From Fiji Times Online (6 January 2011)
Poet at heart
by Kelera Serelini
JASON Konrote had always been a poet at heart. From his days at uni in 2006 at the University of the South Pacific, he would call out to his friends and read aloud his newly-written poem as how his lecturer, Larry Thomas, had taught him that semester.
Jason would grin at the positive response he received from the listeners and knew straight away that he would continue writing.
Since then, Jason never looked back.
Only this time, he has added more to his poetic skills - music.
With his easygoing attitude to life it was not long before Jason found refuge in a choir and eventually joining the Malaga production and Pacifica Voices to advance his musical talent.
"Music has become the main part of my life," the 31-year-old said.
"Initially, I didn't think I had it in me.
"However, over the course of time, when I was at university, I joined graduation choirs and from there whatever little interest I had in music, I developed it further.
"I've grown to actually love singing and also learnt that music can be used as a tool of empowerment.
"It brings out the best in me."
Making new friends was something that drove Jason to attend choir practice and other commitments he had toward developing his musical interest.
"It was more to do with getting to know people," Jason said about the friendly atmosphere he surrounded himself in during production rehearsals and choir practice.

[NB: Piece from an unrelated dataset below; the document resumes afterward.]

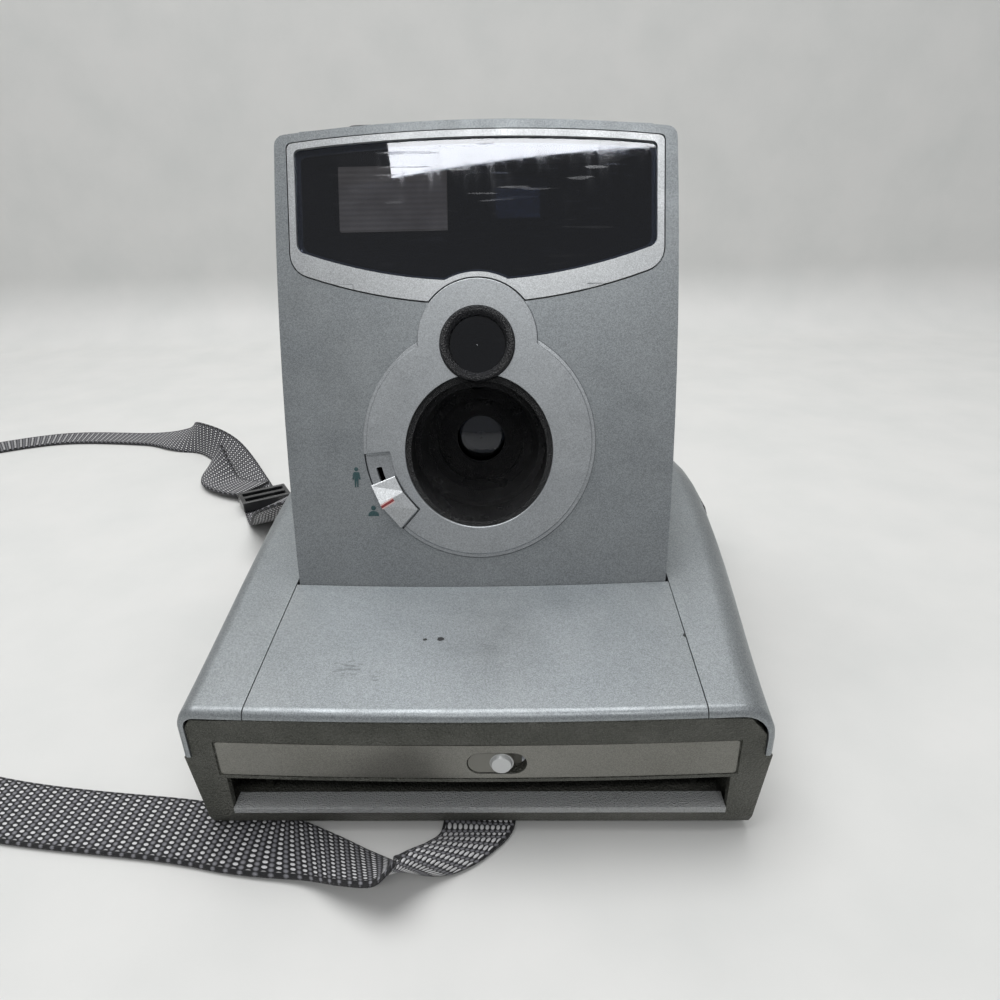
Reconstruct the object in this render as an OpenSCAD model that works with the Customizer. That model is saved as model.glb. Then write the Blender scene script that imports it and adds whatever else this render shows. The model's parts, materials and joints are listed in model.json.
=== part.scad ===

"The more graduation choir I joined, the more people I got to meet.
"I was making more and more friends that way especially those who had music interest as I had."
Apart from the many people he met, Jason has grown as a person and become more appreciative of the art of music and the people who create them.
"There has been a big change in my life," he said of his journey from a choir member to composer.
"It has made me appreciate not only what I have but also how certain people have contributed to my life.
"I used to work and I was a person who wasted money on drinking and parties.
"Now, music has given me a purpose in life.
"I just hang around with people who love to sing, talk, so music has changed me in many ways."
Jason's musical journey had its ups and downs, especially with the lack of parental support.
This after eventually proving that he has what it takes through his music composition titled Turaga Dau Loloma.
He had composed the song with his friend, Eroni Dina, and the song was sung by a 400-member choir during the Secondary Schools Music Festival in 2008.
"At first, my parents thought it was a waste of time. I think this was because they thought it did not generate great income for me but over the past year, their perception has changed, I have money in my pocket.
"They have started to support me more and this is because ever since I associated myself with Malaga, I am able to do things which they thought I was not able to do. Hopefully all the sacrifice will bring international travel."
Originally from Pepjei, Rotuma with maternal links to the Rounds, Jason said music had become a way for him to express his identity as a young Rotuman living in a multi-cultural society.
He gains confidence from his mentor, the renowned conductor, composer, Inglese Ete.
"It is all about social identity and how I see other young Rotumans in terms of how they value the culture and language.
"I might not be a full Rotuman but I know more than some of my cousins who are."
In years to come, Jason hopes to incorporate many more to his work following in the footsteps of Ete, his mentor.
With brimming ideas and determination, there is no doubt that Jason's music could one day be a reminder of the uniqueness of Rotuma, its people, and the poetic heart that created it.